When we received information about the Bilinski's Kale Balsamic Chicken Sausage Challenge, they shared that they wanted our recipes to reflect their philosophy for "healthy, flavorful and simple." I think you will find that this recipe reflects that philosophy. The cauliflower does not taste or have the texture of rice. I'm not going to try and convince you of that, but it is a healthy AND tasty substitute! The mushrooms in my recipe replace the chicken liver and give a nice texture to the dish. Last, Bilinski's delicious Kale Balsamic Chicken Sausage is a great, healthy and tasty substitute for pork sausage, which is traditionally used in Dirty Rice. With all the healthy substitutes, this dish still got a thumbs up from my Cajun spouse, who loves his Dirty Rice.

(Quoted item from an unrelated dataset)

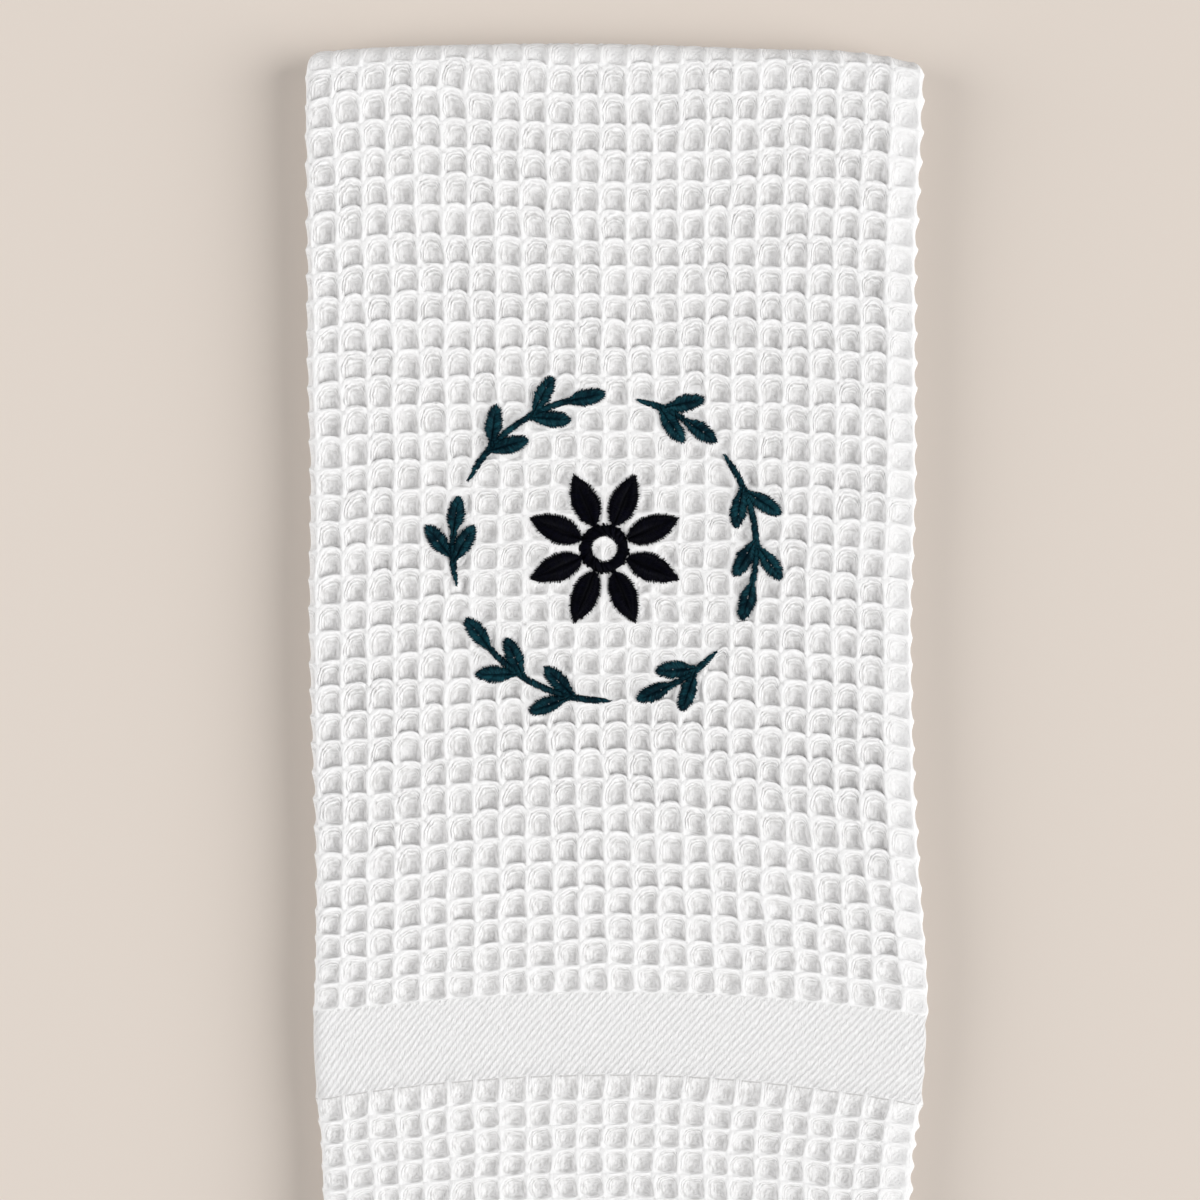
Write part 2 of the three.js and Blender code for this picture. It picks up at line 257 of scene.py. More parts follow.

Spicy Cauliflower Dirty Rice
by Linda
Inspired by Cauliflower Dirty Rice with Andouille Sausage by Always Order Dessert
AND Lake Charles Dirty Rice by Donald Link, Real Cajun Cookbook, page 101

1 package Bilinski's Kale Balsamic Chicken Sausage
1 head of cauliflower, thick core removed, florets broken apart, rinsed and dried
2 1/2 cups low sodium chicken broth, divided
1/2 stick + 1 Tablespoon butter, divided
1 small green pepper, finely chopped
2 stalks of celery, finely chopped
1 small white onion, finely chopped
2 cloves of garlic, minced
1/2 teaspoon black pepper
1/2 teaspoon chili powder
1/2 teaspoon Cajun seasoning (I used Slap Ya Mama Hot Blend)
1/2 teaspoon oregano
1 1/2 cups mushrooms, finely chopped (I used baby bellas)
1 Tablespoon flour
3 scallions, the green part chopped for garnish

1. Finely chop four of the sausage links (you want it to be similar to ground sausage) and set aside.
2. Slice the remainder into horizontal pieces. Brown them in non-stick skillet, drain and set aside.
3. Place cauliflower florets in food processor and pulse until they are finely chopped (riced.) You may have to do this in batches, depending on the size of your food processor.
4. Place riced cauliflower in large non-stick skillet with 2 cups of the chicken broth.
5. Bring cauliflower/broth to boil, then reduce to medium heat and let simmer for 3 minutes.
6. Strain cooked cauliflower, pressing out as much liquid as possible. Set aside.
7. In same skillet, melt 1/2 stick of butter. Add green pepper, celery, onion and garlic. Saute for 4-5 minutes until soft.
8. Add black pepper, chili powder, Cajun Seasoning and oregano. Stir well.
9. Add finely chopped sausage and mushrooms. Saute for 2 minutes.
10. Combine flour with 1 Tablespoon of butter, mix well. Add to skillet.
11. Add remaining 1/2 cup of chicken broth to mixture, stir well.
12. Fold riced cauliflower into mixture. Combine well.
13. Place on a serving platter, garnish with sausage slices and scallions.